“What’s the point?!” It’s a question I found myself asking during a moribund business school lecture; the question that got me started on the path to healthcare app development.
It’s true. No matter where I’ve been since then–where I’ve applied myself–I’ve always continued to keep my nose pointed in the direction of healthcare. Even coming down with a life-threatening chronic illness only gave me more vested interest in taking care of others; I simply had more first-hand experience than some of my colleagues and competitors.
Over the last ten years I’ve continued to improve my skills as a health practitioner. I’ve gone to school for Public Health and Public Policy, consulted top medical professionals, founded health startups, and most recently, have been helping clients build their healthcare apps with Topflight Apps, the cumulation of all my healthcare-oriented efforts. And in all that time, only once have I considered quitting. Just stopping it all and giving up.
The name of the startup was MyPatientMatch (MPM). The blank canvas it offered was the culmination of my hopes and dreams. All my pent up anger toward healthcare regulations and inefficiencies, the oft-found lack of research, and always, the eternal lack of patient-centered care, all of that drove me for two years to create the best possible application I could create. I was a hellbent warrior with boundless physical and creative energy, and going that hard at the same problems every day was almost an out-of-body experience.
Don’t Let Your Startup Become Your Identity
I’m sure you’ve heard entrepreneurs say that you shouldn’t let your startup become your identity, and believe me, it’s for good reason. The Tasmanian force of nature that I was did not translate into company success. And if I am honest with myself, it was for that reason that I spent my last year with the company in a pretty dark place.
Looking back, I think if it were a non-healthcare startup, I likely would’ve left much earlier. When you care deeply about something–have more domain experience in that thing than anything else, commit every day of 2 years to this thing–and still end up not really moving the needle, it’s impossible to not feel like failure incarnate when it’s over. And of course, it always takes longer to stop loving something you thought you would “be with” forever.
If I can fully capture for you how emotionally devastating this was, I even stopped talking to the patients that used to be my tribe, because they began to remind me of my shortcomings.
So, I left. I decided not to do another healthcare startup. Instead, I got started with freelancing for digital agencies and soon after founded my own agency in Topflight. Although my original motivation for starting my own agency was more about rebounding financially (e.g. “Time for steady paycheck after not taking a dime for 2 years”) and emotionally (e.g. “Let’s work on something I have zero emotional attachment to”), over time it’s actually become a place of constructive rehabilitation to get back to where I belong.

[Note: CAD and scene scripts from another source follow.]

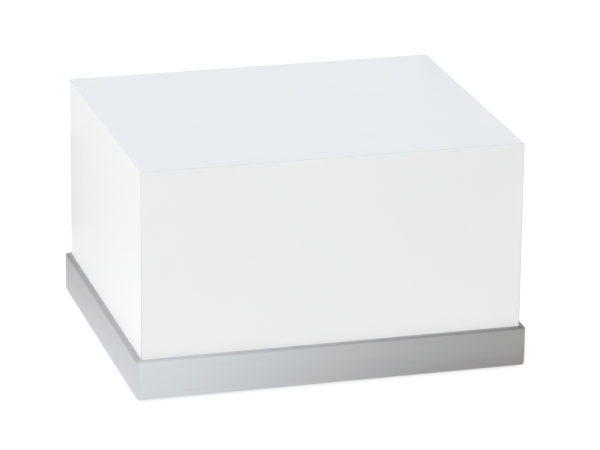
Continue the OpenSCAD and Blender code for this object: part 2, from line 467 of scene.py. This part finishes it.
def camera():
    """The photograph's camera."""
    back = Vector((
        math.sin(AZIMUTH) * math.cos(ELEVATION),
        -math.cos(AZIMUTH) * math.cos(ELEVATION),
        math.sin(ELEVATION),
    ))
    right = Vector((0, 0, 1)).cross(back).normalized()
    up = back.cross(right)
    x_axis = right * math.cos(ROLL) + up * math.sin(ROLL)
    y_axis = up * math.cos(ROLL) - right * math.sin(ROLL)
    turn = Matrix((x_axis, y_axis, back)).transposed()
    data = bpy.data.cameras.new("camera")
    data.lens = LENS_MM
    data.sensor_width = SENSOR_MM
    data.clip_start = CLIP_NEAR
    data.clip_end = CLIP_FAR
    holder = bpy.data.objects.new("camera", data)
    holder.matrix_world = Matrix.Translation(TARGET + back * DISTANCE) @ turn.to_4x4()
    bpy.context.scene.collection.objects.link(holder)
    bpy.context.scene.camera = holder


dress()
floor()
world()

# Lamps, with places and sizes in metres
softbox("key_left", place=(-3.0, -1.2, 0.8), size=(2.2, 2.2), watts=66)
softbox("overhead", place=(0.5, 0.3, 2.2), size=(1.8, 1.8), watts=12, colour=(0.61, 0.80, 1.0))
softbox("front_fill", place=(1.4, -2.5, 0.4), size=(1.6, 1.6), watts=23)
softbox("table_glow", place=(-0.02, -0.17, 0.001), size=(0.36, 0.07), watts=0.013, aim=(0, 0, 1))

# What the metal reflects: a row of colours turns from its left one to its right one between two places
arch(back=(MID, WHITE, -0.10, 0.34), top=(MID, DARK, -0.10, 0.14), front=(GLARE, GREY, -0.10, 0.34))
faded_card("card_front", (-0.5, -0.9, CARD_Z), (0.6, -HALF_DEP, CARD_Z),
           front=(COOL_BRIGHT, WHITE, -0.15, 0.17), back=(COOL, LOW, -0.19, 0.13), start=-0.175, end=-0.13)
faded_card("card_left", (-0.6, -HALF_DEP, CARD_Z), (-HALF_LEN, 0.6, CARD_Z),
           front=(PALE,), back=(WARM,), start=-0.08, end=0.32)
plain_card("card_end", (-ARCH_HALF, -ARCH_R, 0), (-ARCH_HALF, ARCH_R, ARCH_R), COOL_BRIGHT)
plain_card("card_back_left", (-0.165, 0.16, 0.042), (-0.15, 0.16, 0.12), DARK)
plain_card("card_corner", (-0.75, -0.45, 0), (-0.19, -0.45, 0.16), WHITE)
# Painted shade: a dark card under the base stands for the shade beneath it, for the metal's lower fold to
# reflect
plain_card("card_under_shade", (-0.15, -0.125, CARD_Z), (0.15, 0.125, CARD_Z), DARK)
plain_card("card_right", (0.155, 0.15, 0), (0.6, 0.15, 0.2), GREY)

camera()
bpy.context.scene.view_settings.view_transform = "Standard"
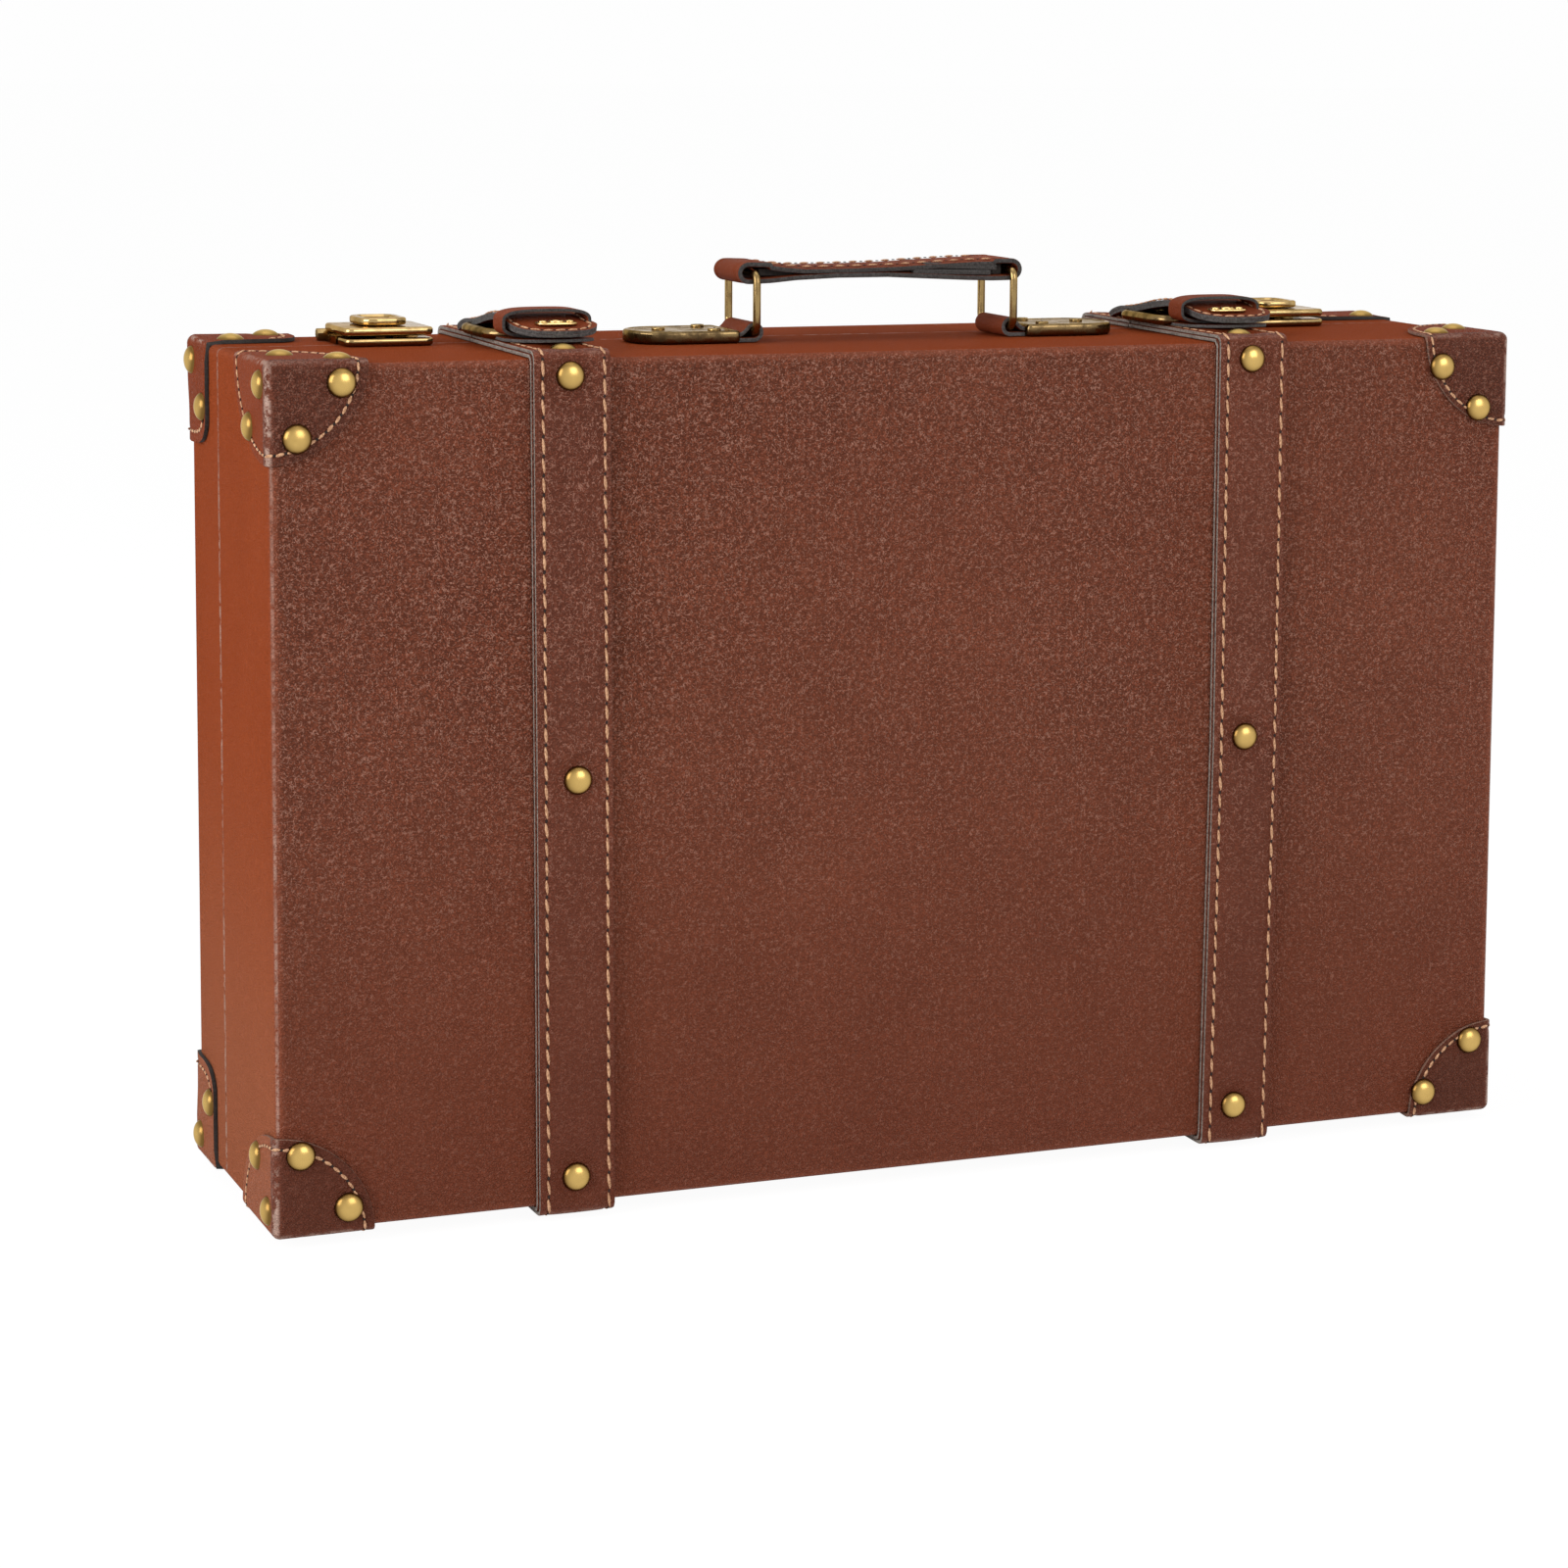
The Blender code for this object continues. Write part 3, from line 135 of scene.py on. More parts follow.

Initially, I avoided healthcare clients, but slowly…somehow (like it was calling to me) I found the courage to ease my way back in. From deep within me, my need to tackle the most critical healthcare inefficiencies outweighed everything else. And now, able to do it on my terms, detached, without fear, that stagnant needle that we couldn’t move with MPM, was now starting to wiggle.
Redemption: 1, Ego: 0.
Nowadays, I help well-funded entities like university researchers and hospitals improve their digital strategies and mobile app experiences. I’m learning that working with high-caliber clients allows me to do with them what I could not do on my own. I learned that in order to succeed, that I needed people around me who were going to elevate that success–make it more possible. It felt good, to give in. To trust others in the work I was so sure only I could complete. Suddenly, I was more than my startup. I was a leader. A leader who knew how to take care of the people who needed me most–even if that person was sometimes myself.
Of course, there are still times when I want to leave healthcare altogether. When a lead from a large hospital ghosts me or turns down a project after I invest weeks into scoping the perfect app, or when I fail to help a healthcare client get enough users or hit their engagement metrics. These failures affect me 10x more than when I’m working on non-healthcare projects.
I can think of one time, I almost managed a million-dollar budget for a company that co-created Blue Button, but ultimately couldn’t meet their demands due to my chronic illness. It was the sort of day where I felt like Icarus for flying too close to my dream project. But I learned to accept that the hurt will keep on coming as long as I care deeply about the results. The point is to be ok with this.
Don’t get too high, and don’t get too low.
When I look back at the last 10 years, I feel blessed that I’m still working in healthcare and I sometimes grin, finding myself still wanting to be here. And when I’m honest with myself, I know that everything I’m doing now has something to do with my previous hardships. If we hadn’t run out of money during year two at MPM, thus forcing me to learn to code, I probably wouldn’t be building healthcare apps with the team I have now.
What’s more? I’ve gained a more spiritual view of my place in time: I believe I am where I’m supposed to be (roughly illustrated below), and that nothing happens according to my plan. The only keys to moving forward are always choosing the harder project, facing each day with a little more bravery than fear, and reminding myself that there will be many more failures in the business of moving needles.
But oh, is it ever sweet when we move them.